Когда я пытаюсь вспомнить самое раннее – не помню, разумеется, но именно вспомнить, реконструировать из обрывков семейных легенд, из выцветших медицинских справок с печатями районной поликлиники, из маминых оговорок и отцовского молчания то, что принято называть началом, – перед глазами встаёт не родильный дом номер один на улице Тукаева, не девятнадцатиметровая комната в черниковском бараке, куда меня привезли после операции в марлевом конверте, а странная, почти мистическая статистическая формула: тысяча к одному.

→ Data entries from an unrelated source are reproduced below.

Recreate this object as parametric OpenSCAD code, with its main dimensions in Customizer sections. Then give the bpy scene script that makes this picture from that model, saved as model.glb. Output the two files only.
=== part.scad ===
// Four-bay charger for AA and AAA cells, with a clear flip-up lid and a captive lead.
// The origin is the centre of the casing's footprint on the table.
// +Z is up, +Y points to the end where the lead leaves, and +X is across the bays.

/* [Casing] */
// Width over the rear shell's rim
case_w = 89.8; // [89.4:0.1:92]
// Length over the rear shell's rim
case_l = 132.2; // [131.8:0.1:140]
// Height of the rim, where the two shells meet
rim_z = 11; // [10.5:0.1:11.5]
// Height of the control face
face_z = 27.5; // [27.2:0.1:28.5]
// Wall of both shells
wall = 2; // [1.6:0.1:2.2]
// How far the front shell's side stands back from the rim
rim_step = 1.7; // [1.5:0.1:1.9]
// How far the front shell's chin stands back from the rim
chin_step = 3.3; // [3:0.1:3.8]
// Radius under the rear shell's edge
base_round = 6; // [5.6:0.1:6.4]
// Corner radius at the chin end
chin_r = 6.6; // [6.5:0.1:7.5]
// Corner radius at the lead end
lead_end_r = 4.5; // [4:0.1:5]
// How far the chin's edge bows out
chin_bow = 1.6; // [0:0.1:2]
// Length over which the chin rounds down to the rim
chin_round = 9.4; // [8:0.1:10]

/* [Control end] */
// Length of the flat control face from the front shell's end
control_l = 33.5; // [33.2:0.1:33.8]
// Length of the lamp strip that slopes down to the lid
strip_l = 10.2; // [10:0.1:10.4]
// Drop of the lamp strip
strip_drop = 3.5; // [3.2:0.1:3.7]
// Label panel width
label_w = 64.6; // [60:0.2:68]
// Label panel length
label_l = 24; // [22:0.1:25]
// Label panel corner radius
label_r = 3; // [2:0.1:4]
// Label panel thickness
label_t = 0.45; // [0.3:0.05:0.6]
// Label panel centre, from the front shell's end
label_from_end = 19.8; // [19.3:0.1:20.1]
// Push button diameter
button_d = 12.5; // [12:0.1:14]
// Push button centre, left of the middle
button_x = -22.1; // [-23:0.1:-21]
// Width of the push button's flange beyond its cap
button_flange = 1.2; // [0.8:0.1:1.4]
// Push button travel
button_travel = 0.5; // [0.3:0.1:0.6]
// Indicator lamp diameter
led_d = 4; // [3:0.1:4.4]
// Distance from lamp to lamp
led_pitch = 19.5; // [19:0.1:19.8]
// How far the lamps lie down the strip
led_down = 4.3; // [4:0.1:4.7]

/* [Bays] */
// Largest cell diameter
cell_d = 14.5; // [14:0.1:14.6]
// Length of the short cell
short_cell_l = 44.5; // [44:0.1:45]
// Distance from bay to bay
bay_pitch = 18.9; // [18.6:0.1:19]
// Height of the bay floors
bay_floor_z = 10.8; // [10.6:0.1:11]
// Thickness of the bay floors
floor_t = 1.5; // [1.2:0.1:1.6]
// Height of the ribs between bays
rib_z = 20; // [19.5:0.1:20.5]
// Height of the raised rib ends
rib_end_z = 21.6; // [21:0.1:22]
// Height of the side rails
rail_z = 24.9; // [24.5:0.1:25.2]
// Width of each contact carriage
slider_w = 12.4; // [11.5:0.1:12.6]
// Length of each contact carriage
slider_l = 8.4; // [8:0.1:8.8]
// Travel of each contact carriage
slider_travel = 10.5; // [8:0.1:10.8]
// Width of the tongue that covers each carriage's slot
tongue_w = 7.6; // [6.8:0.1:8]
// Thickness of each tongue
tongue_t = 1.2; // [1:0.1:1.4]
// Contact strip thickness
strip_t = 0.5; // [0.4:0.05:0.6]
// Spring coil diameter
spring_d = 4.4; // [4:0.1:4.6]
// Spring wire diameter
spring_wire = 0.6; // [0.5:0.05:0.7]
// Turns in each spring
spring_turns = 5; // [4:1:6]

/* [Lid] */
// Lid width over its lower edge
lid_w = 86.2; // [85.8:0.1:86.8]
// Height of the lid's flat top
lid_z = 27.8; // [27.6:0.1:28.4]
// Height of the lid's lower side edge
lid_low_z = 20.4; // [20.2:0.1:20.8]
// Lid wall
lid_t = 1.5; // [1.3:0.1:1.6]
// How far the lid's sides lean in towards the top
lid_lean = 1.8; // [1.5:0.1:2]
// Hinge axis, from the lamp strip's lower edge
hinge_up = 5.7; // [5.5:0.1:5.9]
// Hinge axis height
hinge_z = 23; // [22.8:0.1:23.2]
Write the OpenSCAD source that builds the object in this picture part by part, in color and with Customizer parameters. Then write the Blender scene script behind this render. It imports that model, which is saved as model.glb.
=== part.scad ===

Тысяча детей на всю страну – от Бреста до Владивостока, от Мурманска до Кушки. Огромная империя с двумястами сорока миллионами населения, с космодромами и атомными ледоколами, с балетом Большого театра и комсомольскими стройками. И при всём этом – тысяча детей с диафрагмальной грыжей в год. Ровно тысяча, как будто кто-то свыше распределял квоты на человеческое несчастье. И один выживший. Я.
Диафрагмальная грыжа у новорождённого в тысяча девятьсот шестьдесят шестом году – это приговор, написанный на бланке с гербом СССР. Медицинская наука того времени была бессильна. Не по злому умыслу, не от недостатка старания – просто так устроен мир: есть вещи, до которых человечество ещё не доросло, как ребёнок не дорастает до верхней полки в шкафу. В тысяча девятьсот шестьдесят шестом до диафрагмальной грыжи у новорождённых оно не доросло. Почти.

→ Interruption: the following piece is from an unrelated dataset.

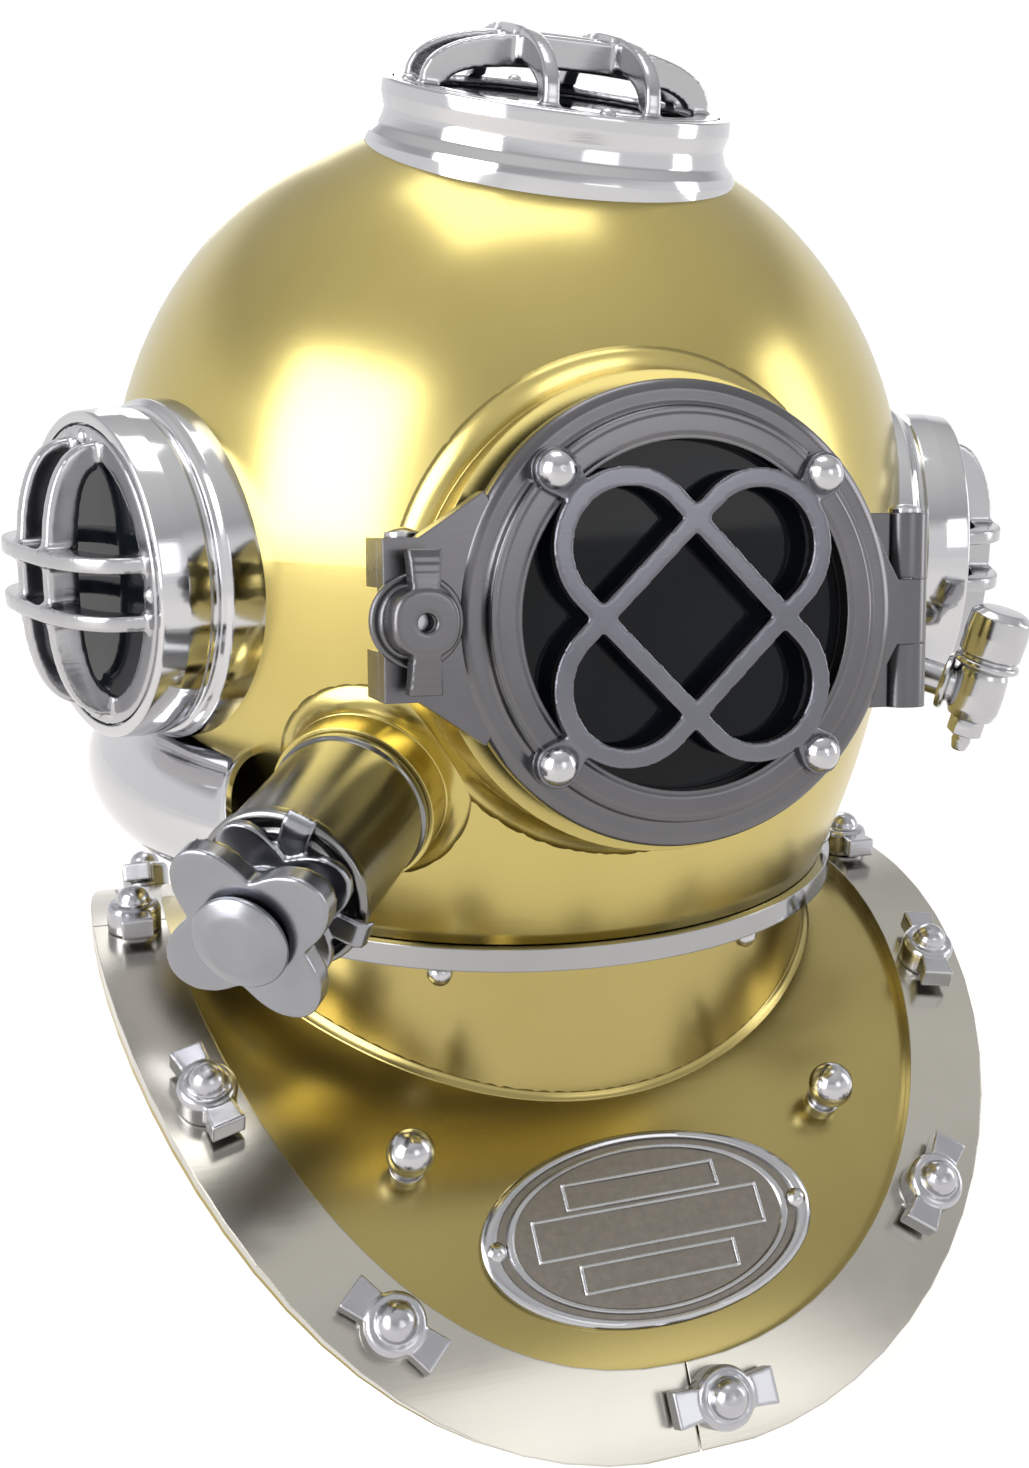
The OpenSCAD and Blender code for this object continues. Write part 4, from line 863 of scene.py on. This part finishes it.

Отец мой, человек, привыкший раздвигать землю стальным ножом бульдозера, переворачивать тонны грунта одним движением рычага, в тот день не мог ничего. Абсолютно ничего. Он простоял все восемь часов операции в коридоре родильного дома, не присаживаясь, не выходя подышать, только ходил от окна к двери и обратно, как маятник больших напольных часов. Мама, у которой сразу после родов забрали меня – даже не дав взглянуть, не приложили к груди – лежала в послеродовой палате и слушала тишину. Ту особенную больничную тишину, когда за стеной плачут чужие новорождённые, а твой – молчит. Она не знала, жив ли я, что со мной делают, добьются ли успеха. Медсестры проходили мимо, отводя глаза, и это было красноречивее любых слов. В волнении и тревоге она ждала – просто ждала, потому что больше ничего не оставалось, – и надеялась вопреки всему, что ей не договаривали врачи.
Брату, тогда было два с половиной года, было не понятно, почему мама не вернулась домой, почему папа ушёл и со вчера не вернулся, почему он остался на попечении тёти Зайтуны, младшей сестры отца.